DAV: I don’t see where p values have anything to do with correlation. Perhaps where there are multiple causes assumed, but in most cases I’ve seen, if there’s a significant p value involved, one factor is elevated to “the cause” (I think of this in medicine, where “smoking causes lung cancer” yet fewer than 10% of smokers actually get lung cancer. Obviously, correlation is lacking at what most would consider a significant level, but medicine calls it significant and declares a cause. Same for global warming.)

Yes, I am agreeing that the p-value tells one what the likelihood a model parameter would not disappear in a subsequent trial. However, that is not how p-values appear to be used anymore. Journal articles proclaim cause based on them and fail to redo the study many times to check for validity.

People seem very attached to the p-value. If it were being used only to show the likelihood a parameter would/would not disappear in subsequent trials, I can’t see why the attachment would exist. Perhaps the reason for removing it would be that people are simply too attached to the improper use to re-educate them. Removal of the p-value would be quicker and less painful in the long run than re-education.

This is silly. Methinks you don’t understand Bayesian factors. How do YOU know that the correlations are spurious? It’s not the model’s fault you withheld relevant info from it. The Bayesian methods obviously give results from the data you feed them, not from the relevant data you withhold from them.

(It’s not the serious capitals it’s the creeping italics you should be worried about.)

Those naughty judges with their gavels. Some RESEARCHERS are like small boys.

“Give a small boy a hammer, and he will find that everything he encounters needs pounding.”

True:

Two small boys + two hammers = Two dead chickens and one dead piano.

Ah poor chickens. I’m not laughing and the ivory was from real elephants. IT”S NOT FUNNY!

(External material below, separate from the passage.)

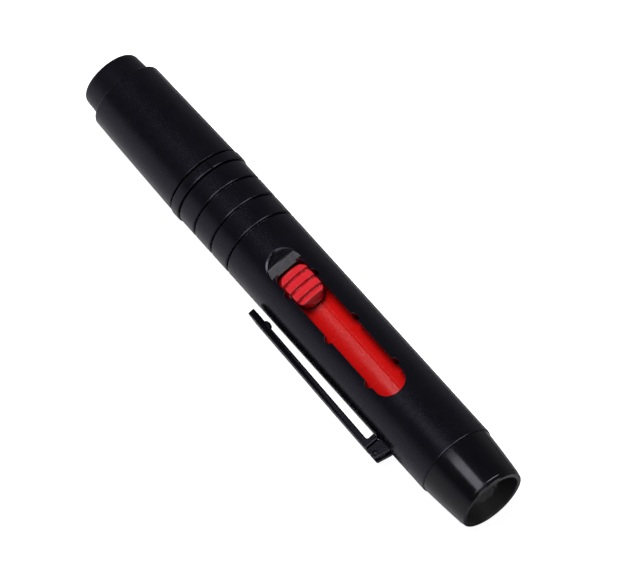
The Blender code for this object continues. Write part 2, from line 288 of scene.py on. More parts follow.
class Look:
    """A Principled material with short ways to add procedural nodes."""

    def __init__(self, name, **values):
        self.material = bpy.data.materials.new(name)
        self.material.use_nodes = True
        self.nodes = self.material.node_tree.nodes
        self.links = self.material.node_tree.links
        self.shader = self.nodes["Principled BSDF"]
        for key, value in values.items():
            socket = self.shader.inputs[key.replace("_", " ")]
            socket.default_value = (*value, 1) if isinstance(value, tuple) and len(value) == 3 else value
        self.place = self.nodes.new("ShaderNodeTexCoord").outputs["Object"]
        self.normal = None

    def noise(self, scale, detail=4.0, roughness=0.6, stretch=None):
        made = self.nodes.new("ShaderNodeTexNoise")
        made.inputs["Scale"].default_value = scale
        made.inputs["Detail"].default_value = detail
        made.inputs["Roughness"].default_value = roughness
        place = self.place
        if stretch:
            mapping = self.nodes.new("ShaderNodeMapping")
            mapping.inputs["Scale"].default_value = stretch
            self.links.new(place, mapping.inputs["Vector"])
            place = mapping.outputs["Vector"]
        self.links.new(place, made.inputs["Vector"])
        return made.outputs["Fac"]

    def cells(self, scale):
        made = self.nodes.new("ShaderNodeTexVoronoi")
        made.inputs["Scale"].default_value = scale
        self.links.new(self.place, made.inputs["Vector"])
        return made.outputs["Distance"]

    def spread(self, source, low, high, start=0.3, end=0.7):
        """Maps a factor from start..end to low..high."""
        made = self.nodes.new("ShaderNodeMapRange")
        made.inputs["From Min"].default_value = start
        made.inputs["From Max"].default_value = end
        made.inputs["To Min"].default_value = low
        made.inputs["To Max"].default_value = high
        self.links.new(source, made.inputs["Value"])
        return made.outputs["Result"]

    def ramp(self, source, *stops):
        made = self.nodes.new("ShaderNodeValToRGB")
        elements = made.color_ramp.elements
        while len(elements) < len(stops):
            elements.new(0.5)
        for element, (position, colour) in zip(elements, stops):
            element.position = position
            element.color = (*colour, 1)
        self.links.new(source, made.inputs["Fac"])
        return made.outputs["Color"]

    def to(self, socket, source):
        self.links.new(source, self.shader.inputs[socket])
        return self

    def bump(self, source, height):
        """Adds a bump of that height in metres on top of those before."""
        made = self.nodes.new("ShaderNodeBump")
        made.inputs["Strength"].default_value = 1.0
        made.inputs["Distance"].default_value = height
        self.links.new(source, made.inputs["Height"])
        if self.normal:
            self.links.new(self.normal, made.inputs["Normal"])
        self.normal = made.outputs["Normal"]
        self.links.new(self.normal, self.shader.inputs["Normal"])
        return self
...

Vlad: That’s the point. The correlations apply only to the exact variables fed in. You don’t “withhold”, you miss some variables. And researchers are always trying to extrapolate beyond the EXACT sample they used in the study. In spite of Briggs statements to the contrary, this is what I was taught in statistics when in college (which, admittedly, was back in the days of rational thought and common sense). The result applies only to what you input. All extrapolation is done at your own risk and cannot be justified without a new study using the additional variables. Causality was not proven, only that the result occured more often than “random chance” would predict.